Iraqi Security Forces Gaining in Quality, General Says
By Gerry J. Gilmore
American Forces Press Service
WASHINGTON, Dec. 22, 2005 Iraqi security forces are growing in quality as well as quantity, a senior U.S. military officer told reporters at a Baghdad news conference today.
Iraq's current 216,000 soldiers and police officers are being trained and equipped to assume the country's internal security needs and to prevent terrorists from using the country as a base for operations, Army Maj. Gen. Rick Lynch, spokesman for Multinational Force Iraq, said.

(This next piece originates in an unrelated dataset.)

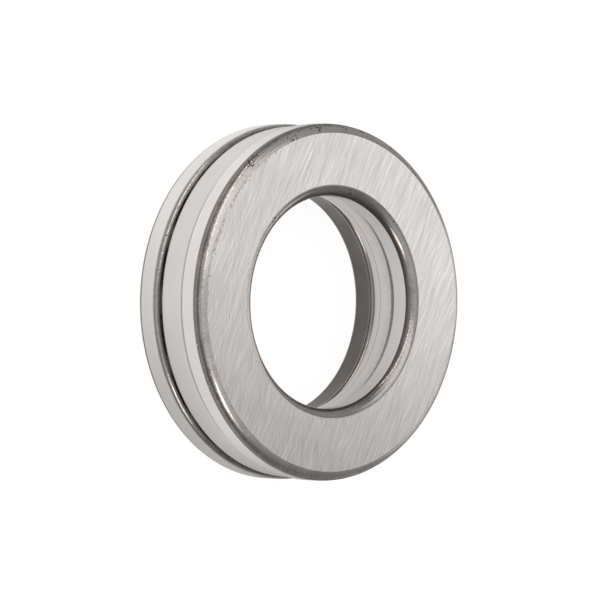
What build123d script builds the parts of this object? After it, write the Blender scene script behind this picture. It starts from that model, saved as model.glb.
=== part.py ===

To imbue the Iraqi army with professionalism its officers, noncommissioned officers and enlisted soldiers are required to attend a number of military schools located across the country, Lynch said. These, he said, include enlisted basic and officer candidate training facilities, officer and NCO leadership schools, and an ethics and leadership institute for senior Iraqi military leaders.
The Iraqi army also has established a service and support institute, Lynch said, as well as a world-class firing range that enables troops to train with all weapons in the Iraqi army's inventory.
Some of Iraq's future military leaders are getting their educations from abroad, Lynch said. An Iraqi cadet at the Royal Military Academy at Sandhurst, Great Britain, he said, graduated this year as the top foreign cadet. And a large number of Iraqi cadets will enter the U. S. Military Academy at West Point, N.Y., this summer, the general said.
The Iraqi police also receive quality training, Lynch said, noting there are now seven police academies located across the country.
"In addition to the basic police officer training, there are specialty schools for the special police commando brigade, for the members of the directorate of border enforcement, for the Iraqi highway patrol and special police," Lynch said.
Some Iraqi police are being trained overseas, Lynch said, either by American or NATO instructors. To date, about 225 Iraqi police have received this kind of training, he said.
"We will continue to focus on training and equipping the Iraqi security forces, as that's most important as we work our way to the end state," Lynch said.